(Material)
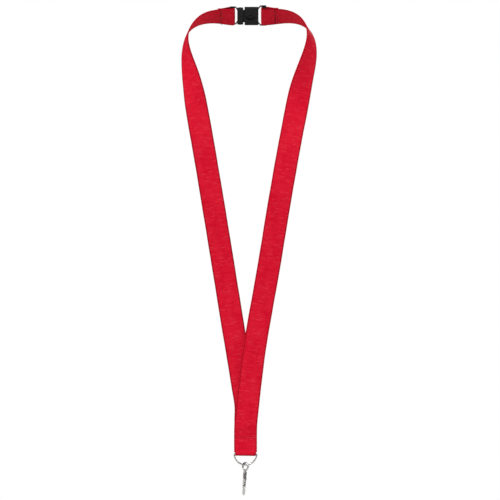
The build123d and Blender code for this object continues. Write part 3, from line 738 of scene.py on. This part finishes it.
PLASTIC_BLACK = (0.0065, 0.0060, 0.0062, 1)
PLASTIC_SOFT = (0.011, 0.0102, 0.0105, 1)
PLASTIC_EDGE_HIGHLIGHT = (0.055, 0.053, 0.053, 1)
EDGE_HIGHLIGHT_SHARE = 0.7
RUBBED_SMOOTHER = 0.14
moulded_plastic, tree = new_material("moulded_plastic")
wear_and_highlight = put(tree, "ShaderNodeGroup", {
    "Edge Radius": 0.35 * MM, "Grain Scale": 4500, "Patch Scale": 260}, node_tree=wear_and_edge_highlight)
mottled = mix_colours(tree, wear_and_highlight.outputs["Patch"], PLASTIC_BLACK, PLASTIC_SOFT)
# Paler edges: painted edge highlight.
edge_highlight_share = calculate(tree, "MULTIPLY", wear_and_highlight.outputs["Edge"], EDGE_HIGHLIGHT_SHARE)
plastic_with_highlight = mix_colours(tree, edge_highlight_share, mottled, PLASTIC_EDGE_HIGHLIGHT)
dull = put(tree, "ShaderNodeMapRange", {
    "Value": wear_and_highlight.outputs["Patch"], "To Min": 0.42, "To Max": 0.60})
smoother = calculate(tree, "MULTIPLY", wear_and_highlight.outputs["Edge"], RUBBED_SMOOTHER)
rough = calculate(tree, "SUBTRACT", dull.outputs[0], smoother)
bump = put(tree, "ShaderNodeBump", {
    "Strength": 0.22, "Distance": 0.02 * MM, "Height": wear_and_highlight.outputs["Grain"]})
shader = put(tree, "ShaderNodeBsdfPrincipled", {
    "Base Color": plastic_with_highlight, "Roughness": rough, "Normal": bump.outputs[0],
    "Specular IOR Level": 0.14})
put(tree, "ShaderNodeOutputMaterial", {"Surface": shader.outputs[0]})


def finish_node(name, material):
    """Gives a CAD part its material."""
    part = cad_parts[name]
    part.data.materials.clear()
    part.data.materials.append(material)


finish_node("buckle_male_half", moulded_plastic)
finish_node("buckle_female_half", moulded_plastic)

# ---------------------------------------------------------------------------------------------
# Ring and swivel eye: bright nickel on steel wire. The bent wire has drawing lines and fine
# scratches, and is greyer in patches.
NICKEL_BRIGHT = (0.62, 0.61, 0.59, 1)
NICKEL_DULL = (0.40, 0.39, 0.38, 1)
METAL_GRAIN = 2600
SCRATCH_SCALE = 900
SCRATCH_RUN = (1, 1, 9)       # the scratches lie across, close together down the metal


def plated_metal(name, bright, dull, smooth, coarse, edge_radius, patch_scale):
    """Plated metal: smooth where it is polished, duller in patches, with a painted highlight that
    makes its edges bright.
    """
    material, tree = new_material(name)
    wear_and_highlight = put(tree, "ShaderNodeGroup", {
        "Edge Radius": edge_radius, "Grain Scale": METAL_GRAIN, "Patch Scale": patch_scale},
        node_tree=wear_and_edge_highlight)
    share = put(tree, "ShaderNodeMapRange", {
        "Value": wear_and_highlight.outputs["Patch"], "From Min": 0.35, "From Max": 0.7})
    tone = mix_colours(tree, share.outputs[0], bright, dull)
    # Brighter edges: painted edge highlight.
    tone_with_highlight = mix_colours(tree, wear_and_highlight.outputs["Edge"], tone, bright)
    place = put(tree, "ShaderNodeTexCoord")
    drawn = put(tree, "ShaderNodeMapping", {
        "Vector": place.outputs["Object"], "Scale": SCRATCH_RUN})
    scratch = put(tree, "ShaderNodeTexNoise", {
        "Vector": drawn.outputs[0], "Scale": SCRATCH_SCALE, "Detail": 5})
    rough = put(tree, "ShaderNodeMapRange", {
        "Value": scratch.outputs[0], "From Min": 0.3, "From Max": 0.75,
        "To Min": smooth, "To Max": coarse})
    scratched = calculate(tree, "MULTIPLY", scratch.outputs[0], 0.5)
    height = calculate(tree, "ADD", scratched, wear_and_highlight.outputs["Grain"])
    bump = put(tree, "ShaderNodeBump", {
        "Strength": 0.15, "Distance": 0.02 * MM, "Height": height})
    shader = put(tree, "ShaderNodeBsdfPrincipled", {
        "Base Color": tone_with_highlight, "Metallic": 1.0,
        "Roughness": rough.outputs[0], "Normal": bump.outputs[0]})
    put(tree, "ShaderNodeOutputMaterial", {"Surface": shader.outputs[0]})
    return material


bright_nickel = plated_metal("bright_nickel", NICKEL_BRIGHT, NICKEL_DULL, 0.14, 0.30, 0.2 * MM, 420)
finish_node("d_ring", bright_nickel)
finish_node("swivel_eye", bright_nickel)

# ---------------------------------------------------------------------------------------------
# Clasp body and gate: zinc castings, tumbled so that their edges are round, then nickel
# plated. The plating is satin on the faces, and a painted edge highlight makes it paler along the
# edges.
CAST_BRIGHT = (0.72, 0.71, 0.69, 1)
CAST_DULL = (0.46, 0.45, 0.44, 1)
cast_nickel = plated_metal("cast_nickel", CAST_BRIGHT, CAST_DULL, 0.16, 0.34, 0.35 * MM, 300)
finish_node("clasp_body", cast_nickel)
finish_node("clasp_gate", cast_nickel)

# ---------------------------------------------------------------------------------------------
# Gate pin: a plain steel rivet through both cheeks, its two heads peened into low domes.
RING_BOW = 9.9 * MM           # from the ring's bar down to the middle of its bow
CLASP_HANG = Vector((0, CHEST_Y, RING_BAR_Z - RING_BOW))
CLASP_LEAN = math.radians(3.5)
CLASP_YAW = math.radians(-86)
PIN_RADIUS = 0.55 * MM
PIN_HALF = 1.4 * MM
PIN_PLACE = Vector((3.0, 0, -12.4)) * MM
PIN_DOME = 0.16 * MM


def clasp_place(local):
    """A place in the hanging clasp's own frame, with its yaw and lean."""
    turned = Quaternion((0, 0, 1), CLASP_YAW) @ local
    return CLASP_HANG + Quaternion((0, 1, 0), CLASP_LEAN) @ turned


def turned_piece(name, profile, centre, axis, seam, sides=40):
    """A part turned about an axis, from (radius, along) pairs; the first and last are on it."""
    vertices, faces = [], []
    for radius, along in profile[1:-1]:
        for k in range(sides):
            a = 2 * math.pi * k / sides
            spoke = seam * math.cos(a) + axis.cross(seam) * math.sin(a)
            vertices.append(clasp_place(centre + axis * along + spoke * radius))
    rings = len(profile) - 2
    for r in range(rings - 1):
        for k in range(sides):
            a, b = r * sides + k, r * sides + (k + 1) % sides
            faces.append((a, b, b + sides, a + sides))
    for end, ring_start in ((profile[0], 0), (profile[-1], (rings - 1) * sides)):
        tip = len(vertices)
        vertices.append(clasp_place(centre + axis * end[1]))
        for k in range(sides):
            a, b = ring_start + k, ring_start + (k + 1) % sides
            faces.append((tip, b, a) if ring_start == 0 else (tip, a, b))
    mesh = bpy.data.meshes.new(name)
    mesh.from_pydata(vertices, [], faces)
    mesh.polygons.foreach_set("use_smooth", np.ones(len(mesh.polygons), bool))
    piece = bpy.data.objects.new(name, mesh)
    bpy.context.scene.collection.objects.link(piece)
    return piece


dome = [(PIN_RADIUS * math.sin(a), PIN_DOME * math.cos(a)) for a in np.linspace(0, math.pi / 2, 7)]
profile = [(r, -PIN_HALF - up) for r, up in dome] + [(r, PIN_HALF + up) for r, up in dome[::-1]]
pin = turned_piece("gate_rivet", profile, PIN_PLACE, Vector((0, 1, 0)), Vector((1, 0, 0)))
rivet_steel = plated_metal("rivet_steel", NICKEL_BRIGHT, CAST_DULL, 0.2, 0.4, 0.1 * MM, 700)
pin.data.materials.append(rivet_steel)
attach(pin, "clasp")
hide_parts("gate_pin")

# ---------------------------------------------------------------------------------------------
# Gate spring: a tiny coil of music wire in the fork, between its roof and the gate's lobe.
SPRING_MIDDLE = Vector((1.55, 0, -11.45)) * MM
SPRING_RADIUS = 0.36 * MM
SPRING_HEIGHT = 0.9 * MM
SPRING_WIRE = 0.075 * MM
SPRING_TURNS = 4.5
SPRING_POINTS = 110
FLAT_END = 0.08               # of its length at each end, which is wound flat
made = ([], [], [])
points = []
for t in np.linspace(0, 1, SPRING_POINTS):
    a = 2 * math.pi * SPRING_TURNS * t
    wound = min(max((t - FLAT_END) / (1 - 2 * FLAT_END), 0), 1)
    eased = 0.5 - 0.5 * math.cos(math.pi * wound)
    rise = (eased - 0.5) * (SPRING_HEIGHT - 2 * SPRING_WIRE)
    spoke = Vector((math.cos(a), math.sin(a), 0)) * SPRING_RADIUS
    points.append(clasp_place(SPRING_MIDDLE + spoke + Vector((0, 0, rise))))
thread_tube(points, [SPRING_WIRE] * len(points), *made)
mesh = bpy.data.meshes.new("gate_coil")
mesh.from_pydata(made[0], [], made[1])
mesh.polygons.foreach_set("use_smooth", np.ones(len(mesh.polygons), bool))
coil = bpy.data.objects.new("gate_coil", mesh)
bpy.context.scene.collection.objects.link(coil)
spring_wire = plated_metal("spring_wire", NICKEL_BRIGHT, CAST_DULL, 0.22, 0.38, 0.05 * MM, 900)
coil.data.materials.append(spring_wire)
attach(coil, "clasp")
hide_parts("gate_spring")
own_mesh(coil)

(What you have to do)
Exactly repeat the lines running from the top of the listing to the line bearing "SCRATCH_RUN = (1, 1, 9)", both of those lines included, and only them.

(Solution below)
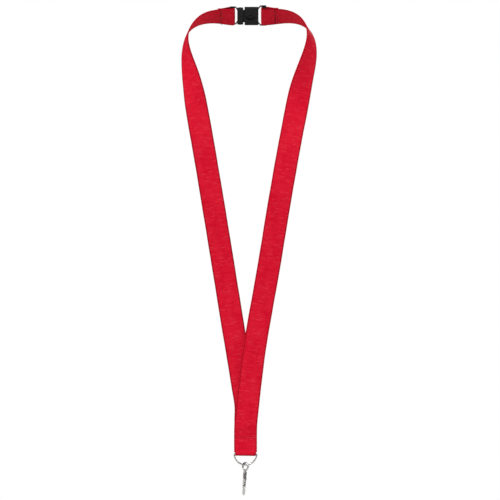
The build123d and Blender code for this object continues. Write part 3, from line 738 of scene.py on. This part finishes it.
PLASTIC_BLACK = (0.0065, 0.0060, 0.0062, 1)
PLASTIC_SOFT = (0.011, 0.0102, 0.0105, 1)
PLASTIC_EDGE_HIGHLIGHT = (0.055, 0.053, 0.053, 1)
EDGE_HIGHLIGHT_SHARE = 0.7
RUBBED_SMOOTHER = 0.14
moulded_plastic, tree = new_material("moulded_plastic")
wear_and_highlight = put(tree, "ShaderNodeGroup", {
    "Edge Radius": 0.35 * MM, "Grain Scale": 4500, "Patch Scale": 260}, node_tree=wear_and_edge_highlight)
mottled = mix_colours(tree, wear_and_highlight.outputs["Patch"], PLASTIC_BLACK, PLASTIC_SOFT)
# Paler edges: painted edge highlight.
edge_highlight_share = calculate(tree, "MULTIPLY", wear_and_highlight.outputs["Edge"], EDGE_HIGHLIGHT_SHARE)
plastic_with_highlight = mix_colours(tree, edge_highlight_share, mottled, PLASTIC_EDGE_HIGHLIGHT)
dull = put(tree, "ShaderNodeMapRange", {
    "Value": wear_and_highlight.outputs["Patch"], "To Min": 0.42, "To Max": 0.60})
smoother = calculate(tree, "MULTIPLY", wear_and_highlight.outputs["Edge"], RUBBED_SMOOTHER)
rough = calculate(tree, "SUBTRACT", dull.outputs[0], smoother)
bump = put(tree, "ShaderNodeBump", {
    "Strength": 0.22, "Distance": 0.02 * MM, "Height": wear_and_highlight.outputs["Grain"]})
shader = put(tree, "ShaderNodeBsdfPrincipled", {
    "Base Color": plastic_with_highlight, "Roughness": rough, "Normal": bump.outputs[0],
    "Specular IOR Level": 0.14})
put(tree, "ShaderNodeOutputMaterial", {"Surface": shader.outputs[0]})


def finish_node(name, material):
    """Gives a CAD part its material."""
    part = cad_parts[name]
    part.data.materials.clear()
    part.data.materials.append(material)


finish_node("buckle_male_half", moulded_plastic)
finish_node("buckle_female_half", moulded_plastic)

# ---------------------------------------------------------------------------------------------
# Ring and swivel eye: bright nickel on steel wire. The bent wire has drawing lines and fine
# scratches, and is greyer in patches.
NICKEL_BRIGHT = (0.62, 0.61, 0.59, 1)
NICKEL_DULL = (0.40, 0.39, 0.38, 1)
METAL_GRAIN = 2600
SCRATCH_SCALE = 900
SCRATCH_RUN = (1, 1, 9)       # the scratches lie across, close together down the metal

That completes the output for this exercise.